Abstract

In a few economics text-books the labour market is still an area in which the free play of supply and demand brings about the equation of wages to the marginal product of labour. But the modern economist knows very well that “free competition” and “a living wage” are often incompatible, and that free competition itself is to-day little more than an expository device. The determination of wages, and of labour conditions generally, must take into account two important sets of influences, (a) the circumstances which affect the wage bargain between employers and employees, and (b) the extent to which “minimum wages” and basic living and working standards are fixed by the state.
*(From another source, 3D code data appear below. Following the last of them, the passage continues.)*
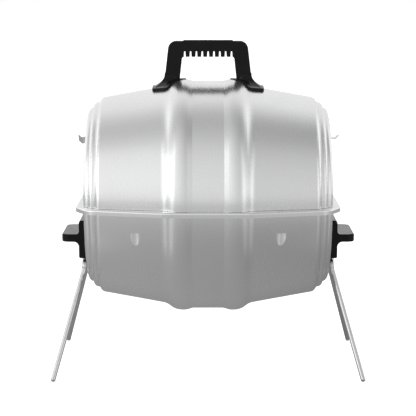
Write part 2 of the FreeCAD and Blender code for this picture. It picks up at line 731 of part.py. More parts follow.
def make_lid_fasteners():
    """Four screws and washers that hold the lid handle from inside the lid."""
    screws, washers = [], []
    seat = LID_LEVEL + S.lid_screw_seat
    for number, (x, y) in enumerate(lid_screw_places(), 1):
        washers.append(washer(f"lid_washer_{number}", (x, y, seat - S.washer_thickness), Z_AXIS))
        head = (x, y, seat - S.washer_thickness - S.seat_gap)
        screws.append(screw(f"lid_screw_{number}", head, Z_AXIS))
    return group("lid_handle_screws", screws), group("lid_handle_washers", washers)


# ---------------------------------------------------------------------------------------------
# Bowl
# ---------------------------------------------------------------------------------------------
def flange_corners(inset):
    """Plan of the flange, moved inwards by inset."""
    quarter = [
        (S.flange_end_x - inset, S.flange_end_y, S.flange_end_round - inset),
        (S.flange_taper_x, S.flange_taper_y - inset, S.flange_taper_round - inset),
        (S.flange_middle_x, S.flange_middle_y - inset, S.flange_middle_round - inset),
    ]
    right_rear = quarter
    left_rear = [(-x, y, r) for x, y, r in quarter[::-1]]
    left_front = [(-x, -y, r) for x, y, r in quarter]
    right_front = [(x, -y, r) for x, y, r in quarter[::-1]]
    return right_rear + left_rear + left_front + right_front


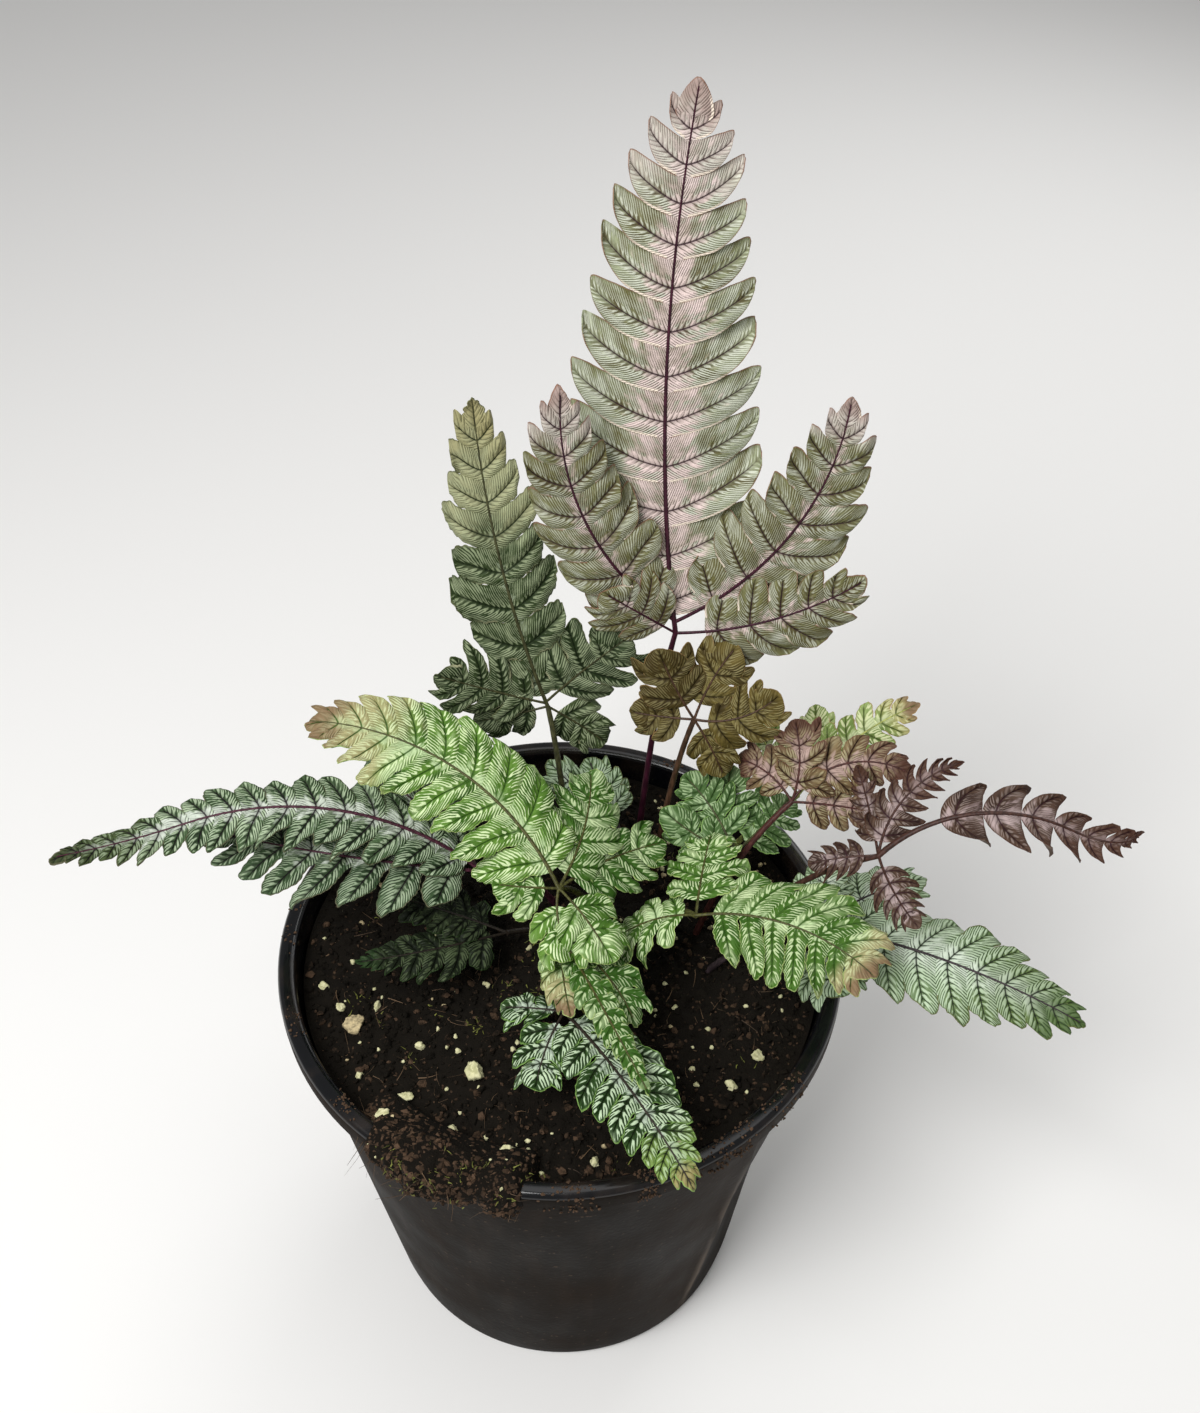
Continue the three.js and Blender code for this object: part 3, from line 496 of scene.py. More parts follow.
class FernSettings(bpy.types.PropertyGroup):
    blade: span("Blade", "Thickness of the leaf blades", 0.3)
    stalk: span("Stalk", "Radius of the stalks at the soil", 1.05)
    __annotations__.update({
        look: bpy.props.PointerProperty(
            type=group, name=look.replace("_", " ").capitalize(), description="Colours of these blades")
        for look, group in LEAF_GROUPS.items()
    })


class StageSettings(bpy.types.PropertyGroup):
    floor: tint("Floor", "Plain pale floor", "F6F5F3")
    key: power("Key light", "Power of the key light", 13)
    fill: power("Fill light", "Power of the fill lights", 4)


# Meshes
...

To the economic historian each of these opens up long chapters of social movements and state legislation which are more complete in most of the older industrial countries but to which many new pages have been added on this continent in recent times.This experience has established the recognition of two main methods, and their accompanying sets of principles, by which wages and working conditions have been raised irrespective of the rate set in theory or practice “by the market”. The first is that of collective as distinct from individual bargaining. Collective—which is for all practical purposes, trade union— negotiation involves two principles, of which one is better known than the other. The first is that the ordinary wage-earner, even vis à vis the small employer, has little or no bargaining power on his own: not only is his labour a perishable commodity, but also his employer is likely to be a great corporation and he is beset by the potential competition of the army of the unemployed—and it may be added, even in the best of times by the potential competition of the migrant from the farm, the real “marginal worker” of an agricultural country.